Monday, May 11, 2009

The Fourth Wall

This blog would cease to exist if I didn't have my friends and family. They are the source material that keeps this whole thing going.

So on Friday after watching Star Trek the movie (JJ Abrams is a freakin' genius. I swear it was one of those movies that reminded me that I walk a very thin line between everyday person and fan girl. I would watch it again. I would've bought it legally if they sold it right there and then)a few of us stopped by Jack in the Box to eat. How high school of us. I think we would've gone to Arajo's if it weren't for a certain type of flu currently in the news (whatever, some of us are racists). Anyway somewhere between WOW and weddings the idea of lucid dreaming came up.

Allen wanted to learn to control what happened in his dreams or at least become aware in the dream he was dreaming because it would then become a new form of entertainment for him. However last time I checked he hadn't quite gotten there yet but instead
found himself in some very strange scenarios.

I can remember once where I realized I was dreaming and was able to manipulate some stuff around. It's pretty fun although at some point I lost control and ending up driving off a bridge. I think i was trying to see if I could go from bridge to water without dying. You know like in mario kart where if you drive away from the island track that guy on the cloud will come and fish you out of the ocean.

So, in a recent dream I found myself in a spanish-tile type of resort by the beach. Everything was sunset colors. Anywhoo, it's a group trip and I run into jocelyn in the lobby. we're heading out somewhere and she tells me she needs to wait for her husband. so we're waiting and you know who her husband is? it's ryan renolds but as wade wilson aka deadpool(sorry kevin)! he had the swords and everything. i ask her how that happened and she wasn't sure. wade was pushing a baby stroller (When i told jocelyn that part she got so mad. Not the fact that her husband wasn't kevin but the stroller part. It's a good thing I didn't tell her it was one of those that hold three kids at once). i asked wade what he thought about his depiction in the wolverine movie and he looks at me and goes, "You know about that? Can you see the yellow bubbles and boxes too?". Just then I realize that everyone had been speaking in yellow bubbles. Then a yellow thought box came up next to my head which read, "My life is a comic book? This is the best thing ever!".

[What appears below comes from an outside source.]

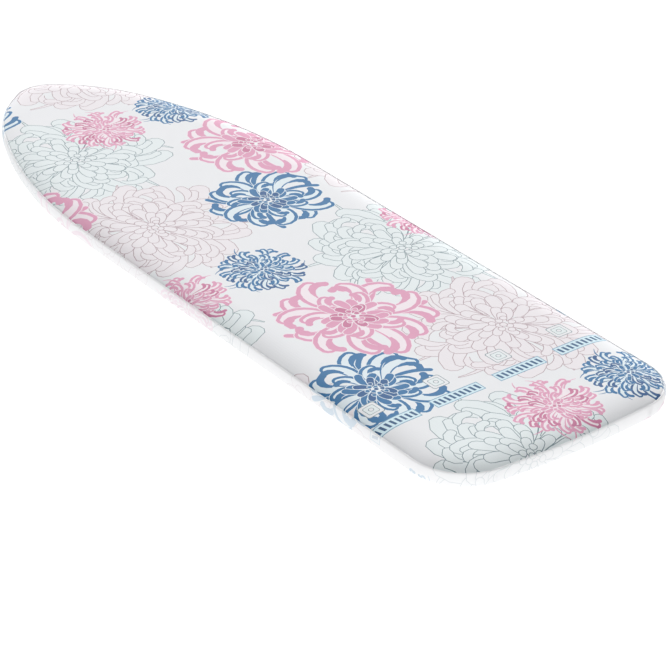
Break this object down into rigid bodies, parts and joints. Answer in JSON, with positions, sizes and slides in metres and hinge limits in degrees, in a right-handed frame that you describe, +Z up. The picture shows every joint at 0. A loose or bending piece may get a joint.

But alas my alarm sounded and life is not a comic book. I double checked by talking out loud but there were no yellow bubbles.

"spider-man cheated because he didn't make his own web. if he really did it wouldn't come from his wrists. it'd come from his butt"- sis.

2 comments:

Unknown said...

Wow that sucks -- so how did it happen? Did deadpool slice my head off and came away with my grieving girlfriend?

P.S. He's still my favorite comic book "hero".

Anonymous said...

A stroller? Weak!!!! Last week at Studios, I saw a double stroller, with an elevated seat in front. I felt it should have been called "Simba Presentation" version.

If like was a comic book, my bubbles would just have the word "like" a lot and symbols.